Workload characterization and optimization of high-performance text indexing on the cell broadband enginetm (Cell/B.E.)
Abstract
In this paper we examine text indexing on the Cell Broadband EngineTM (Cell/B.E.), an emerging workload on an emerging multicore architecture. The Cell Broadband Engine is a microprocessor jointly developed by Sony Computer Entertainment, Toshiba, and IBM (herein, we refer to it simply as the "Cell"). The importance of text indexing is growing not only because it is the core task of commercial and enterprise-level search engines, but also because it appears more and more frequently in desktop and mobile applications, and on network appliances. Text indexing is a computationally intensive task. Multi-core processors promise a multiplicative increase in compute power, but this power is fully available only if workloads exhibit the right amount and kind of parallelism.

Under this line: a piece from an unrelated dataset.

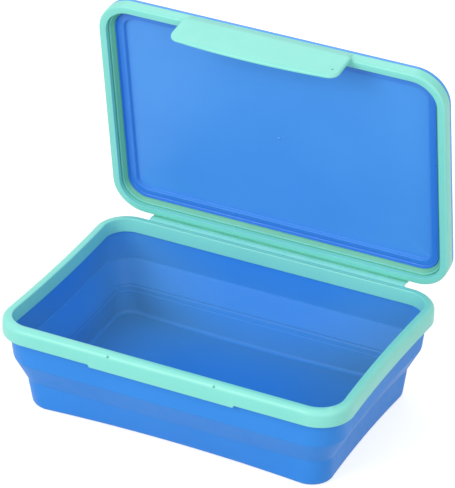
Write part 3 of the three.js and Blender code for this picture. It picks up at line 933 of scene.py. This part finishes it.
# %% The tongue's outline
CLASP_DROP = 21.4
CLASP_BOW = 2.8
CLASP_CORNER_RADIUS = 6.0
CLASP_THICKNESS = 2.0
CLASP_CLEARANCE = 0.4
CLASP_EDGE_RADIUS = 1.4
CLASP_INNER_EDGE_RADIUS = 0.3
CLASP_COLUMNS = 44
CLASP_ROWS = 14
STRAIGHT_START = 3.0


def free_edge(x, inset):
    """Depth of the tongue's free edge below the lid's face at x, drawn in by an inset."""
    side = clasp_half_length - inset
    corner = CLASP_CORNER_RADIUS - inset
    past = max(0, abs(x) - (side - corner))
    bow = CLASP_BOW * (1 - (x / clasp_half_length) ** 2)
    return CLASP_DROP - inset + bow - corner + math.sqrt(max(corner**2 - past**2, 0))


def column_share(i):
    """Columns crowd towards both ends, where the outline turns."""
    return math.sin(math.pi / 2 * (2 * i / CLASP_COLUMNS - 1))


corner_start = clasp_half_length - CLASP_CORNER_RADIUS
print(f"tongue drops {free_edge(0, 0):.1f} in the middle, {free_edge(corner_start, 0):.1f} at its corners")

# %% Its section, from the root down
ROOT_TOP = 6.7
ROOT_UNDERSIDE = 2.8
ROOT_DEPTH = 2.3
ROOT_BURIED = 0.15
ROOT_EDGE_RADIUS = 0.4
ROOT_BEND_RADIUS = 6.0
ROOT_INNER_RADIUS = 1.0
ROOT_STEPS = 14
SLACK = 1e-9

outer_face = -half_width - CLASP_CLEARANCE - CLASP_THICKNESS
inner_face = -half_width - CLASP_CLEARANCE
buried_y = ROOT_DEPTH - half_width
flush_y = ROOT_BURIED - half_width


def evenly_spaced(points, count):
    """The same line with its points spread evenly along it."""
    lengths = [0.0]
    for a, b in zip(points, points[1:]):
        lengths.append(lengths[-1] + (b - a).length)
    spread = []
    for i in range(count + 1):
        target = lengths[-1] * i / count
        leg = max(k for k in range(len(points) - 1) if lengths[k] <= target + SLACK)
        share = (target - lengths[leg]) / (lengths[leg + 1] - lengths[leg])
        spread.append(points[leg].lerp(points[leg + 1], min(share, 1)))
    return spread


outer_root = evenly_spaced(rounded([
    (buried_y, ROOT_TOP),
    (flush_y, ROOT_TOP, ROOT_EDGE_RADIUS),
    (outer_face, CLASP_CLEARANCE, ROOT_BEND_RADIUS),
    (outer_face, -STRAIGHT_START),
], closed=False), ROOT_STEPS)
inner_root = evenly_spaced(rounded([
    (buried_y, ROOT_UNDERSIDE),
    (inner_face, -CLASP_CLEARANCE, ROOT_INNER_RADIUS),
    (inner_face, -STRAIGHT_START),
], closed=False), ROOT_STEPS)
print("root runs from y", round(buried_y, 2), "to", round(outer_face, 2))

# %% Where each point of the tongue lies
SIDE_FADE = 3.0
FACE_FADE = 1.0


def fused_share(x, height):
    """How far the tongue stands out of the frame: nothing at its sides above the face, all of it below."""
    from_side = min(max((clasp_half_length - abs(x)) / SIDE_FADE, 0), 1)
    standing = from_side * from_side * (3 - 2 * from_side)
    return between(height, -CLASP_CLEARANCE, CLASP_CLEARANCE + FACE_FADE, 1, standing)


def tongue_point(column, row, inset, depth):
    """A point of the tongue: by column and row, drawn in by inset, and depth in from its outer face."""
    x = column_share(column) * (clasp_half_length - inset)
    if row <= ROOT_STEPS:
        outer = outer_root[row].copy()
        if outer.x < flush_y:
            outer.x = flush_y + (outer.x - flush_y) * fused_share(x, outer.y)
        place = outer.lerp(inner_root[row], depth / CLASP_THICKNESS)
        return Vector((x, place.x, lid_plane + place.y))
    down = (row - ROOT_STEPS) / CLASP_ROWS
    height = -STRAIGHT_START - down * (free_edge(x, inset) - STRAIGHT_START)
    return Vector((x, outer_face + depth, lid_plane + height))


last_row = ROOT_STEPS + CLASP_ROWS
print(f"tongue of {CLASP_COLUMNS} columns and {last_row} rows")

# %% The path round its edge, and the layers that round it
EDGE_STEPS = 5

edge_path = [(0, row) for row in range(last_row + 1)]
edge_path += [(column, last_row) for column in range(1, CLASP_COLUMNS + 1)]
edge_path += [(CLASP_COLUMNS, row) for row in range(last_row - 1, -1, -1)]


def edge_arc(radius, from_outer):
    """Inset and depth of each layer round one edge of the tongue."""
    arc = [math.pi / 2 * step / EDGE_STEPS for step in range(EDGE_STEPS + 1)]
    layers = [(radius * (1 - math.sin(a)), radius * (1 - math.cos(a))) for a in arc]
    if from_outer:
        return layers
    return [(inset, CLASP_THICKNESS - depth) for inset, depth in reversed(layers)]


edge_layers = edge_arc(CLASP_EDGE_RADIUS, True) + edge_arc(CLASP_INNER_EDGE_RADIUS, False)
print(len(edge_layers), "layers from the outer face to the inner one")

# %% The tongue's faces
tongue_points, tongue_index = [], {}


def tongue_vertex(column, row, layer):
    """The index of a vertex, made the first time it is asked for."""
    key = (column, row, layer)
    if key not in tongue_index:
        tongue_index[key] = len(tongue_points)
        tongue_points.append(tongue_point(column, row, *edge_layers[layer]))
    return tongue_index[key]


tongue_faces = []
last_layer = len(edge_layers) - 1
for layer in (0, last_layer):
    for column in range(CLASP_COLUMNS):
        for row in range(last_row):
            corners = ((column, row), (column + 1, row), (column + 1, row + 1), (column, row + 1))
            tongue_faces.append(tuple(tongue_vertex(*corner, layer) for corner in corners))
for layer in range(last_layer):
    for a, b in zip(edge_path, edge_path[1:]):
        tongue_faces.append((tongue_vertex(*a, layer), tongue_vertex(*b, layer),
                             tongue_vertex(*b, layer + 1), tongue_vertex(*a, layer + 1)))
root_loop = [tongue_vertex(column, 0, 0) for column in range(CLASP_COLUMNS + 1)]
root_loop += [tongue_vertex(CLASP_COLUMNS, 0, layer) for layer in range(1, last_layer)]
root_loop += [tongue_vertex(column, 0, last_layer) for column in range(CLASP_COLUMNS, -1, -1)]
root_loop += [tongue_vertex(0, 0, layer) for layer in range(last_layer - 1, 0, -1)]
tongue_faces.append(tuple(root_loop))
tongue = mesh_piece("clasp_tongue", tongue_points, tongue_faces, teal)
tongue.data.transform(open_in_metres)
print("tongue:", len(tongue_faces), "faces")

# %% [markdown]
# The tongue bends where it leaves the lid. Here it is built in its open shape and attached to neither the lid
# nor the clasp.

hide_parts("clasp_flap")
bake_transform(tongue)

# %% The hook bead along its inner side
HOOK_HALF_LENGTH = 45.0
HOOK_REACH = 1.6
HOOK_HEIGHT = 2.4
HOOK_RADIUS = 0.35
HOOK_END = 0.6

hook_top = -(FLANGE_DEPTH + catch_drop + SEAT_GAP + CLASP_CLEARANCE)
hook_profile = rounded([
    (inner_face - CLASP_THICKNESS / 2, hook_top),
    (inner_face + HOOK_REACH, hook_top - HOOK_HEIGHT / 4, HOOK_RADIUS),
    (inner_face + HOOK_REACH, hook_top - HOOK_HEIGHT / 2, HOOK_RADIUS),
    (inner_face - CLASP_THICKNESS / 2, hook_top - HOOK_HEIGHT),
])
hook_rings = []
for x, shrink in ((-HOOK_HALF_LENGTH, HOOK_END), (HOOK_END - HOOK_HALF_LENGTH, 0),
                  (HOOK_HALF_LENGTH - HOOK_END, 0), (HOOK_HALF_LENGTH, HOOK_END)):
    ends = [(min(p.x, inner_face + HOOK_REACH - shrink), p.y) for p in hook_profile]
    hook_rings.append([Vector((x, y, lid_plane + height)) for y, height in ends])
hook = capped("clasp_hook_bead", hook_rings, teal)
hook.data.transform(open_in_metres)
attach(hook, "clasp")
print("hook", 2 * HOOK_HALF_LENGTH, "long, reaches", HOOK_REACH)

# %% [markdown]
# Gate marks
#
# Where the plastic ran into the mould it leaves a tiny disc, here a little proud of the face. Its dark colour
# is painted shade, standing in for the shade in a small pit. There are two on the rim's front rounding and
# one on the tongue. A dark spot could be painted in the material alone, but a disc also catches light at its
# edge.
# Each is turned about its own axis and then laid on the face.

# %% Three gate marks
MARK_HEIGHT = 0.12
MARK_BURIED = 0.3
MARK_TOP_SHARE = 0.75
RIM_MARK_X = 34.7
RIM_MARK_RADIUS = 0.75
RIM_MARK_ANGLE = math.radians(32)
TONGUE_MARK_X = 49.7
TONGUE_MARK_DROP = 15.1
TONGUE_MARK_RADIUS = 0.6


def gate_mark(name, radius, place, outward):
    """A small disc on a face, sunk in a little and standing out along the face's outward direction."""
    section = [(radius, -MARK_BURIED), (radius, MARK_HEIGHT / 2), (MARK_TOP_SHARE * radius, MARK_HEIGHT)]
    mark = turned(name, section, Vector((0, 0, 0)), gate_mark_painted_shade)
    facing = outward.to_track_quat("Z", "Y").to_matrix().to_4x4()
    mark.data.transform(Matrix.Translation(place * MM) @ facing)
    return mark


out_of_crown = Vector((0, -math.cos(RIM_MARK_ANGLE), math.sin(RIM_MARK_ANGLE)))
crown_centre = Vector((0, CROWN_RADIUS - half_width, rim_top - CROWN_RADIUS))
for side, x in (("left", -RIM_MARK_X), ("right", RIM_MARK_X)):
    on_crown = crown_centre + CROWN_RADIUS * out_of_crown + Vector((x, 0, 0))
    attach(gate_mark("rim_gate_mark_" + side, RIM_MARK_RADIUS, on_crown, out_of_crown), "rim")
on_tongue = Vector((TONGUE_MARK_X, outer_face, lid_plane - TONGUE_MARK_DROP))
tongue_mark = gate_mark("clasp_gate_mark", TONGUE_MARK_RADIUS, on_tongue, Vector((0, -1, 0)))
tongue_mark.data.transform(open_in_metres)
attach(tongue_mark, "clasp")
print("gate marks", 2 * RIM_MARK_RADIUS, "across on the rim and", 2 * TONGUE_MARK_RADIUS, "on the tongue")

# %% [markdown]
# The floor and the light
#
# The box was shot on white, with much light from all round and one large soft light from the front left. A
# weaker lamp from the front right fills its shadows, and the weakest, from behind on the left, puts a little
# sheen on what faces up.
#
# The floor is a plain grey plane. What the camera sees of it is lifted to white by Light Path, so that the
# light on the box itself can stay at a plain level, and the floor still darkens where the box shades it.

# %% A floor that looks white and keeps the shadow
FLOOR_SIZE = 8.0
FLOOR_GREY = 0.6
FLOOR_ROUGHNESS = 0.9
FLOOR_LIFT = 0.66


def seen_share(tree):
    """One for rays straight from the camera, off a mirror or through glass, and zero for the rest."""
    path = tree.nodes.new("ShaderNodeLightPath")
    total = path.outputs["Is Camera Ray"]
    for kind in ("Is Glossy Ray", "Is Transmission Ray"):
        either = tree.nodes.new("ShaderNodeMath")
        either.operation = "MAXIMUM"
        tree.links.new(total, either.inputs[0])
        tree.links.new(path.outputs[kind], either.inputs[1])
        total = either.outputs["Value"]
    return total


floor_paint = bpy.data.materials.new("floor_white")
floor_paint.use_nodes = True
floor_shader = floor_paint.node_tree.nodes["Principled BSDF"]
floor_shader.inputs["Base Color"].default_value = (FLOOR_GREY, FLOOR_GREY, FLOOR_GREY, 1)
floor_shader.inputs["Roughness"].default_value = FLOOR_ROUGHNESS
floor_shader.inputs["Specular IOR Level"].default_value = 0.0
floor_shader.inputs["Emission Color"].default_value = (1, 1, 1, 1)
lift = floor_paint.node_tree.nodes.new("ShaderNodeMath")
lift.operation = "MULTIPLY"
lift.inputs[1].default_value = FLOOR_LIFT
floor_paint.node_tree.links.new(seen_share(floor_paint.node_tree), lift.inputs[0])
floor_paint.node_tree.links.new(lift.outputs["Value"], floor_shader.inputs["Emission Strength"])

floor_reach = FLOOR_SIZE / 2 / MM
floor_corners = [(x * floor_reach, y * floor_reach, 0) for x, y in ((-1, -1), (1, -1), (1, 1), (-1, 1))]
floor = mesh_piece("floor", floor_corners, [(0, 1, 2, 3)], floor_paint)
print("floor", FLOOR_SIZE, "m wide")

# %% World and lamps
WORLD_LEVEL = 0.69

world = bpy.data.worlds.new("studio")
bpy.context.scene.world = world
world.use_nodes = True
world_tree = world.node_tree
background = world_tree.nodes["Background"]
background.inputs["Color"].default_value = (1, 1, 1, 1)
level = world_tree.nodes.new("ShaderNodeMapRange")
level.inputs["To Min"].default_value = WORLD_LEVEL
level.inputs["To Max"].default_value = 1.0
world_tree.links.new(seen_share(world_tree), level.inputs["Value"])
world_tree.links.new(level.outputs["Result"], background.inputs["Strength"])


def soft_box(name, place, target, size, power):
    """A square area light at a place, turned towards a target, both in metres."""
    lamp = bpy.data.lights.new(name, "AREA")
    lamp.shape = "SQUARE"
    lamp.size = size
    lamp.energy = power
    holder = bpy.data.objects.new(name, lamp)
    bpy.context.scene.collection.objects.link(holder)
    holder.location = place
    holder.rotation_euler = (Vector(target) - Vector(place)).to_track_quat("-Z", "Y").to_euler()
    return holder


middle = Vector((0, 0, rim_top * MM))
key = soft_box("key_light", (-0.9, -2.0, 1.3), middle, size=1.1, power=26)
soft_box("fill_light", (1.6, -1.4, 1.2), middle, size=1.1, power=10)
soft_box("sheen_light", (-0.9, 1.4, 1.9), middle, size=1.2, power=8)
print("world", WORLD_LEVEL, "key", key.data.energy, "W")

# %% [markdown]
# The camera
#
# The camera was solved from the photo's own lines: the rim, the base and the open lid's edge follow one
# rounded rectangle in three places, which fixes the distance, the turn and the lens at once. It is a long
# lens, two metres away. A new camera looks straight down. This one is rolled a little about its own axis,
# tilted up towards the back, and then turned so that it looks from the front right. A constraint could aim
# it at a target, but it would hold the camera level, and the photo was taken with this small roll.

# %% Camera from the solved view
CAMERA_PLACE = (0.7619, -1.5941, 1.12367)
CAMERA_TURN = 25.423
CAMERA_TILT = 60.101
CAMERA_ROLL = 1.405
CAMERA_LENS = 253.585
SENSOR = 36.0
CLIP_END = 20


def rotation(degrees, axis):
    """A turn about one of the main axes."""
    return Matrix.Rotation(math.radians(degrees), 4, axis)


camera = bpy.data.objects.new("camera", bpy.data.cameras.new("camera"))
bpy.context.scene.collection.objects.link(camera)
camera.data.sensor_width = SENSOR
camera.data.lens = CAMERA_LENS
camera.data.clip_end = CLIP_END
aim = rotation(CAMERA_TURN, "Z") @ rotation(CAMERA_TILT, "X") @ rotation(CAMERA_ROLL, "Z")
camera.matrix_world = Matrix.Translation(CAMERA_PLACE) @ aim
bpy.context.scene.camera = camera
bpy.context.scene.view_settings.view_transform = "Standard"
print("lens", CAMERA_LENS, "mm, turned", CAMERA_TURN, "and tilted", CAMERA_TILT, "degrees")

We present the challenges and the results of mapping text indexing tasks to the Cell processor. The Cell has become known as a platform capable of impressive performance, but only when algorithms have been parallelized with attention paid to its hardware peculiarities (expensive branching, wide SIMD units, small local memories). We propose a parallel software design that provides essential text indexing features at a high throughput (161 Mbyte/s per chip on Wikipedia inputs) and we present a performance analysis that details the resources absorbed by each subtask. Not only does this result affect traditional applications, but it also enables new ones such as live network traffic indexing for security forensics, until now believed to be too computationally demanding to be performed in real time. We conclude that, at the cost of a radical algorithmic redesign, our Cell-based solution delivers a 4× performance advantage over recent commodity machine like the Intel Q6600. In a per-chip comparison, ours is the fastest text indexer that we are aware of. © 2009 IEEE.